Para ser del todo sincero, tras esa relectura estuve considerando seriamente olvidarme de todo este asunto. Mayne Manor es una obra ingenua. Muy ingenua. Demuestra bastante inexperiencia, tanto en el fondo como en la forma y, bueno, odio admitirlo, pero sentí cierto reparo a que viera la luz. Como un cubre-faltas, me planteé una segunda reescritura de la obra, pero la idea murió pronto, pues me di cuenta que eso haría de Mayne Manor un collage inarmónico construido a partir de retales, con ideas de hace quince años, problemas de hace ocho y palabras de hoy en día. Desde luego, no quería eso. Pero el tiempo fue convenciéndome de que también es hermoso mostrar los distintos pasos evolutivos en mi desarrollo como narrador. Lo quiera o no, Mayne Manor es parte de mi historia personal, los pasos que me han ido llevando a hacer cosas mejores (o eso espero).

Poco más me queda por añadir, para alivio de los que han tenido la paciencia de llegar hasta aquí. Solo, eso sí, e ineludiblemente, agradecer a todas las personas que, a lo largo de todo este tiempo, han tenido parte de responsabilidad en que mis palabras puedan llegar a ser leídas. Han sido muchos los amigos que, de un modo u otro, me han animado a seguir escribiendo.
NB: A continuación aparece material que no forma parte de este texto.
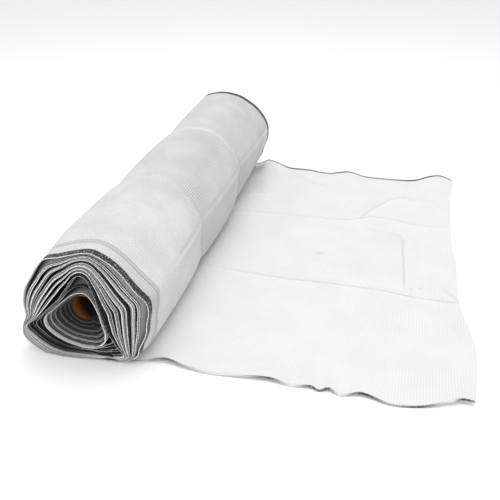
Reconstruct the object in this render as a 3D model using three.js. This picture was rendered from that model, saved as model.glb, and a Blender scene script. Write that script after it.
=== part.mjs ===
// Scaffold debris netting: one roll of white net on a cardboard tube, with its last length laid out on the floor.
// Millimetres, +Z up. +Y runs along the roll from its near end to its far end, and +X towards the loose end.
// The origin is on the floor under the roll, half way along it.

import * as THREE from 'three';

// Driving sizes
const NET_WIDTH = 1000;
const CLOTH = 2;
const GAP = 0.3;
const CORE_BORE_RADIUS = 25;
const CORE_WALL = 3.5;
const CORE_SIDES = 48;
const CORE_NEAR_DEPTH = 55;
const CORE_FAR_DEPTH = 25;

// The core has sunk low and to the left in the soft roll
const CORE_X = -33;
const CORE_Z = 70;

// Directions and distances round the roll are measured about this line, which runs through the core
const AXIS_X = -25;
const AXIS_Z = 70;

// The loose end parts from the wound cloth here, under the roll, which rests on it a little further
const SEAM_X = 50;
const ROLL_LEAVES_SHEET = 80;
const CLEAR_STRIP = 40;

// The wound cloth is drawn in at two places, and swells again a little further along on either side
const PINCHES = [357, 691];
const PINCH_DEPTH = 7;
const PINCH_EXTRA = 8;
const PINCH_DEEPEST = 18;
const PINCH_SPREAD = 24;
const SWELL_NEAR_SIDE = 35;
const SWELL_FAR_SIDE = 60;
const PINCH_SOFTNESS = 6;

// How far the near end's underside stands out towards the viewer, and the direction in which it does so most
const SLIP = 11;
const SLIP_DIRECTION = 248;
const SLIP_SPREAD = 48;
const SLIP_LENGTH = 220;

// Distance from the axis to the outer turn, by direction in degrees from +X towards +Z:
// at the near end, over the middle and at the far end. The floor cuts off what would reach below it.
const OUTLINE = [
  { at: 0, near: 143, middle: 143, far: 134 },
  { at: 10, near: 149, middle: 147, far: 146 },
  { at: 19, near: 160, middle: 156, far: 155 },
  { at: 26, near: 168, middle: 161, far: 161 },
  { at: 34, near: 163, middle: 161, far: 163 },
  { at: 42, near: 159, middle: 161, far: 164 },
  { at: 50, near: 160, middle: 161, far: 164 },
  { at: 58, near: 163, middle: 163, far: 163 },
  { at: 66, near: 166, middle: 164, far: 164 },
  { at: 74, near: 165, middle: 163, far: 163 },
  { at: 86, near: 154, middle: 157, far: 161 },
  { at: 97, near: 145, middle: 152, far: 157 },
  { at: 108, near: 140, middle: 147, far: 152 },
  { at: 119, near: 129, middle: 138, far: 135 },
  { at: 130, near: 119, middle: 127, far: 119 },
  { at: 143, near: 114, middle: 116, far: 109 },
  { at: 160, near: 107, middle: 105, far: 98 },
  { at: 177, near: 100, middle: 95, far: 88 },
  { at: 190, near: 110, middle: 97, far: 83 },
  { at: 200, near: 116, middle: 100, far: 81 },
  { at: 212, near: 108, middle: 98, far: 80 },
  { at: 225, near: 98, middle: 93, far: 82 },
  { at: 240, near: 96, middle: 94, far: 90 },
  { at: 270, near: 100, middle: 100, far: 100 },
  { at: 300, near: 100, middle: 100, far: 100 },
  { at: 318, near: 108, middle: 108, far: 104 },
  { at: 325, near: 116, middle: 119, far: 109 },
  { at: 335, near: 133, middle: 135, far: 119 },
  { at: 346, near: 138, middle: 141, far: 127 },
];

// Main turns that show at the near end: the big triangle into which the outer turns are pressed,
// and the rounded loop that stands round the core
const INNER_TURNS = [
  { at: 2, triangle: 61, loop: 56 },
  { at: 24, triangle: 60, loop: 54 },
  { at: 48, triangle: 72, loop: 56 },
  { at: 64, triangle: 93, loop: 60 },
  { at: 71, triangle: 107, loop: 62 },
  { at: 78, triangle: 111, loop: 62 },
  { at: 85, triangle: 102, loop: 60 },
  { at: 95, triangle: 80, loop: 57 },
  { at: 114, triangle: 60, loop: 50 },
  { at: 132, triangle: 56, loop: 48 },
  { at: 150, triangle: 58, loop: 50 },
  { at: 166, triangle: 65, loop: 57 },
  { at: 178, triangle: 78, loop: 63 },
  { at: 190, triangle: 103, loop: 66 },
  { at: 202, triangle: 94, loop: 65 },
  { at: 219, triangle: 82, loop: 60 },
  { at: 240, triangle: 69, loop: 55 },
  { at: 265, triangle: 61, loop: 52 },
  { at: 292, triangle: 66, loop: 57 },
  { at: 312, triangle: 81, loop: 62 },
  { at: 330, triangle: 106, loop: 63 },
  { at: 337, triangle: 86, loop: 62 },
  { at: 352, triangle: 65, loop: 58 },
];

// The least room that the outer turns take up outside the triangle, and the least between it and the loop
const LEAST_STACK = 7;
const LEAST_HOLLOW = 6;

// The near end's face, from the outer turn to the core. Turn 0 is the outer turn, 1 the triangle,
// 2 the loop and 3 the bore, and depth is how far inside the cloth's edge the face lies there.
const BORE_TURN = 3;
const NEAR_FACE = [
  { turn: 0.08, depth: 0 },
  { turn: 0.1, depth: 14 },
  { turn: 0.22, depth: 14 },
  { turn: 0.24, depth: 0 },
  { turn: 0.5, depth: 1 },
  { turn: 0.53, depth: 8 },
  { turn: 0.6, depth: 8 },
  { turn: 0.63, depth: -2 },
  { turn: 1, depth: -3 },
  { turn: 1.08, depth: 42 },
  { turn: 1.85, depth: 42 },
  { turn: 1.92, depth: 6 },
  { turn: 2.12, depth: 6 },
  { turn: 2.2, depth: 22 },
  { turn: 2.6, depth: 38 },
  { turn: 3, depth: 58 },
];

// Towards the top, the loop and all inside it start deeper, down to just short of the core's end
const TOP_DEPTH = 16;
const TOP_DIRECTION = 80;
const TOP_SPREAD = 45;
const TOP_DEEPEST = 52;

// The far end's face, from the outer turn, 0, to the bore, 1
const FAR_FACE = [
  { turn: 0.04, depth: 0 },
  { turn: 0.05, depth: -6 },
  { turn: 0.12, depth: -6 },
  { turn: 0.14, depth: 6 },
  { turn: 0.5, depth: 0 },
  { turn: 0.53, depth: 9 },
  { turn: 1, depth: 28 },
];

// Places along the roll, from its near end, where its outer surface is shaped
const STATIONS = [
  0, 30, 80, 150, 230, 300, 343, 357, 371, 400, 455,
  530, 610, 674, 691, 708, 745, 810, 890, 1000,
];
const NEAR_SHAPE_ENDS = 130;
const FAR_SHAPE_STARTS = 560;

// Directions round each ring of the roll, in degrees, and how close two of them may lie
const FULL_TURN = 360;
const STEPS_ROUND = 60;
const LEAST_ANGLE = 1;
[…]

Y desde luego, nunca me cansaré de decir que mi apoyo fundamental a la hora de enfrascarme en empresas locas como esta es el de contar con una familia maravillosa que está a mi lado siempre, incondicionalmente, y con una esposa, Marta, que se ilusiona por todos estos proyectos tanto o más que yo mismo. Lamentablemente, hace muy poco que perdí a mi primer —y, probablemente, más crítico— lector: mi padre. Pero sé que, allá donde esté, estará entusiasmado con esta publicación. Estoy seguro.

Y a vosotros, lectores, gracias por acompañarme hasta aquí. Ha sido un placer contar con vuestra presencia. Espero volver a teneros por aquí muy pronto, para continuar compartiendo con vosotros historias, dilemas morales, conspiraciones, y algún que otro esporádico viaje al pasado.

Os espero a todos. Buenas noches. Dulces sueños.